The selection of shots from between 1989 and 1992 range from images of a Pride parade in New Orleans to a “face” captured in a viewing telescope at the top of the Empire State Building.

There’s also plenty of advertising signage, in a nod to Evans's original imagery.

First Light: Still has plenty of imagery from an England long gone too – largely courtesy of Seaford-based photojournalists Hopkins and Robertson, who was the first female photographer to work on Picture Post.

As with much of the imagery on display the shots are black and white, flickering backwards and forwards in time.

A Bermondsey hen night from 1954 has a strange resonance with the revellers found in Brighton’s West Street most weekends. But an image of bird sellers of Petticoat Lane in 1948 clearly comes from another era, albeit still within living memory.

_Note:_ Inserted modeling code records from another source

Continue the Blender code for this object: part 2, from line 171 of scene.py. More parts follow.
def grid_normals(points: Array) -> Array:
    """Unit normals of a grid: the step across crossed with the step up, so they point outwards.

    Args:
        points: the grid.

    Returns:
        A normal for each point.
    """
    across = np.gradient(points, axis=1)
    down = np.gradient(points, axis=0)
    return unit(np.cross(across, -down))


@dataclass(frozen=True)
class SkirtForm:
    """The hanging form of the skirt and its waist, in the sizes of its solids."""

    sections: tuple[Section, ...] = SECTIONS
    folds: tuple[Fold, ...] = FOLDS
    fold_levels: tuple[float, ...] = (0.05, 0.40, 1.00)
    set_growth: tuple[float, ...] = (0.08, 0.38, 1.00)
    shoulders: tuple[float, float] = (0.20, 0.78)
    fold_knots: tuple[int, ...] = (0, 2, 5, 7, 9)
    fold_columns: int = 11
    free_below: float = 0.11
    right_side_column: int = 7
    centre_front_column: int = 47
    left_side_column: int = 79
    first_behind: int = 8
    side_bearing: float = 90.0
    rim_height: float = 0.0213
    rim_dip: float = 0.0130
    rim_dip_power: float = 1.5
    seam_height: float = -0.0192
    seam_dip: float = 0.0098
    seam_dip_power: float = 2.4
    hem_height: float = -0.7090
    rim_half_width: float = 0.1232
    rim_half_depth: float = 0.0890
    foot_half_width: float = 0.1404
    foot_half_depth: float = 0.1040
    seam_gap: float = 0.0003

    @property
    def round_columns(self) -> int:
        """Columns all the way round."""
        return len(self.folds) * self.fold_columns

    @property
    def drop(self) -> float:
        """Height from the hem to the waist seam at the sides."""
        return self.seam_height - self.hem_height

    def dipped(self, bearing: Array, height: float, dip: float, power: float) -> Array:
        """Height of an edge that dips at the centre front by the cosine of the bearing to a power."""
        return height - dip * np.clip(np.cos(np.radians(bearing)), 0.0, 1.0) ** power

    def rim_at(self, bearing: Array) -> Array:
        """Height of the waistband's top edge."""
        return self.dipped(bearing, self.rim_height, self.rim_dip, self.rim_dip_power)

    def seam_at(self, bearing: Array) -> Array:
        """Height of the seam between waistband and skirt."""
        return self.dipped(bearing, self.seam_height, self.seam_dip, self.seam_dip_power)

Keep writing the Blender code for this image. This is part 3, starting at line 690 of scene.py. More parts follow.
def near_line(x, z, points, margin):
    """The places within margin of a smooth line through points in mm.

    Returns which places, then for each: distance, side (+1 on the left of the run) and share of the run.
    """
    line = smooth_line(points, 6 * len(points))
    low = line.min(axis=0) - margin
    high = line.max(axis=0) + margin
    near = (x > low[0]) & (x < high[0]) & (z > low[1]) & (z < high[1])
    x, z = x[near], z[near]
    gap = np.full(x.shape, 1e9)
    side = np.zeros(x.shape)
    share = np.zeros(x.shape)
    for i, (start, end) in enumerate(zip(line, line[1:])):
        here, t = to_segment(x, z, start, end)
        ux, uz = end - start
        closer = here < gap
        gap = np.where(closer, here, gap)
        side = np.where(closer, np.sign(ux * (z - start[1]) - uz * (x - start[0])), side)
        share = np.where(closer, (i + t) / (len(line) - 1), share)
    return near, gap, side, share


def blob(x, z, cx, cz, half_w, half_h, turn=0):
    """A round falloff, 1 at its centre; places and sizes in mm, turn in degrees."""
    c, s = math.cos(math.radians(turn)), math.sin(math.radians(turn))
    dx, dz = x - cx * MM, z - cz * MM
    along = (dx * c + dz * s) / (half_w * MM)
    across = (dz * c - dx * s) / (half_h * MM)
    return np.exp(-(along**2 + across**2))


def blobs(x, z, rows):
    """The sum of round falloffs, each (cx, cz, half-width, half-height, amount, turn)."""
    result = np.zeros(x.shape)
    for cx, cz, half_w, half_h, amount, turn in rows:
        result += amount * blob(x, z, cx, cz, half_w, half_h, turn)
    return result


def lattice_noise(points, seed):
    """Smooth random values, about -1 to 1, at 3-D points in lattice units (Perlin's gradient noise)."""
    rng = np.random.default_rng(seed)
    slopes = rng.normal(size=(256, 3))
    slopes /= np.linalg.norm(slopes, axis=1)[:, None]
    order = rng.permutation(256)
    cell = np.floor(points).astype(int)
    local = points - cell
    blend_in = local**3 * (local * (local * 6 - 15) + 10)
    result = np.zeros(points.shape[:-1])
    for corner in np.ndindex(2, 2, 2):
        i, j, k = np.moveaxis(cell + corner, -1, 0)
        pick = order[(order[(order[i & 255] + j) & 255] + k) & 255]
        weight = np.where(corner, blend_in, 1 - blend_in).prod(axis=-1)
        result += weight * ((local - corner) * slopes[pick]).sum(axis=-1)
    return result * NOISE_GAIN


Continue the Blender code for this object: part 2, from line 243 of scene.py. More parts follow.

With so much on show it is not surprising that one of the most popular spaces in the exhibition has been Nelson’s Quiet Seat – allowing visitors to look at both his images and his catalogue, while listening to the subtle musical textures he has composed to go alongside his own work.

“I was a musician before I was a photographer,” says Nelson. “I was influenced by Brian Eno's sound installations – using computer programmes to develop a sound texture which gives a sense of resonance to the pictures.

“It’s almost a cinematic quality. We go to the cinema to see images and hear soundtracks, but you don't get it at exhibitions - partly because it has to be incredibly subtle and appropriate for the images.

“You couldn't have something like The Rolling Stones's Tumbling Dice playing!

“I would go as far as saying this isn't music, but sound texture.”

And so, as he looks back at 30 years of photography, Nelson is also giving an indication of what could be a staple of the exhibitions of the future.